Collaborating with friends can provide you with moral support when preparing for exams or understanding complex topics. Group study sessions – or discussing practice questions with a friend who’s on your course – can offer new insights and make learning more engaging. However, it’s essential to maintain focus during these sessions to ensure they are productive. Set clear objectives for what you want to achieve in each study session and remember to stay on track. 

students sit and work in a coffee shop in ormskirk town centre

6. Split tasks

Breaking down your workload into manageable sections can improve the quality of your work. Instead of aiming to complete an entire project or essay in one go, set smaller, achievable targets for each study session. For example, focus on writing the introduction and first paragraph of an essay, rather than trying to tackle 2,000 words at once. 

This approach not only makes the task feel less overwhelming, but also allows for more focused and effective work. It helps in maintaining a steady pace and ensuring that you’re not overworking yourself. This can lead to better overall work quality.

7. Planning

Effective planning and getting organised is key to managing your workload, especially when juggling multiple deadlines. Start by mapping out your days and weeks in advance, taking note of all your upcoming deadlines. 

This approach allows you to visualise your schedule, making it easier to track deadlines and to block out time for each task. A well-structured plan will ensure you’re working towards completing your assignments on time.

A student sat chats to a tutor about their coursework in a Catalyst meeting room.

8. Get help

Don’t hesitate to reach out to your tutors for assistance. Whether it’s clarification on a tricky topic, guidance on a particular section you’re struggling with, or even questions about the coursework, your tutors can provide the help you need. If you find yourself in a situation that affects your ability to meet a deadline, you can discuss the possibility of an extension. Remember, your tutors are there to support your academic journey, so always feel free to approach them with any concerns or questions.

9. Prioritise tasks

When faced with multiple assignments, prioritising them can make your workload more manageable. Write down all your tasks and then order them based on urgency and importance. 

This strategy helps you to concentrate your efforts on the most pressing tasks first, ensuring you meet your deadlines effectively. Set your priorities early so you have ample time to work through each task without rushing. This will lead to better quality work and a more balanced approach to your studies.
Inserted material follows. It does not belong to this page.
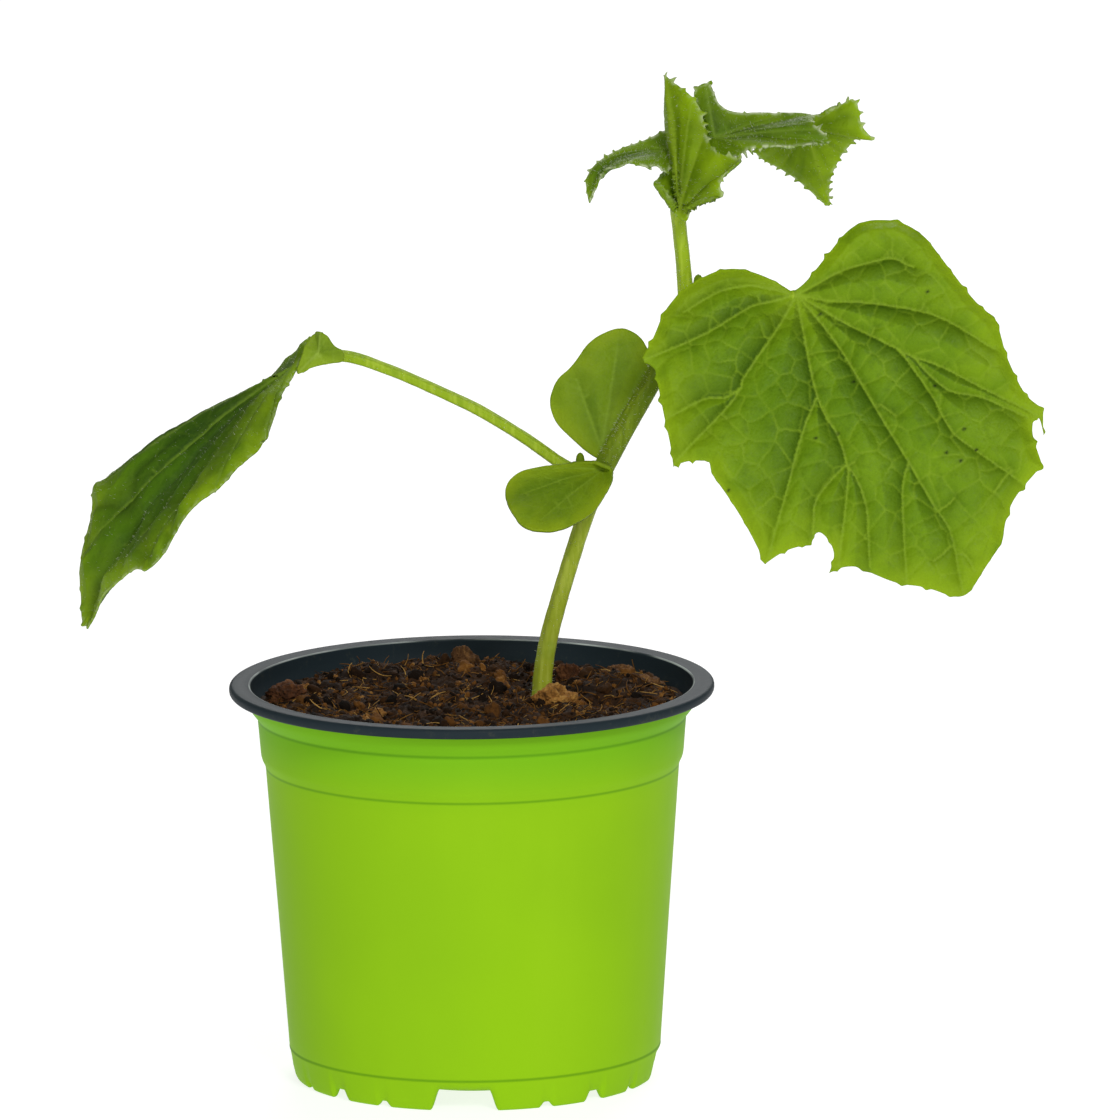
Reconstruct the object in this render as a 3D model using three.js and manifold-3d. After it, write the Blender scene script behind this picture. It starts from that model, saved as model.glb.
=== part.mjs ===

Navigating university deadlines doesn’t have to be overwhelming. By implementing these practical strategies—from ensuring adequate rest and nutrition to effective planning and prioritisation—you can manage your workload more efficiently and reduce stress. Remember, the key is to find a balance that works for you, engaging with your support systems, and recognising when to take breaks. With these tips, you’re well on your way to successfully handling conflicting deadlines and making the most of your university experience.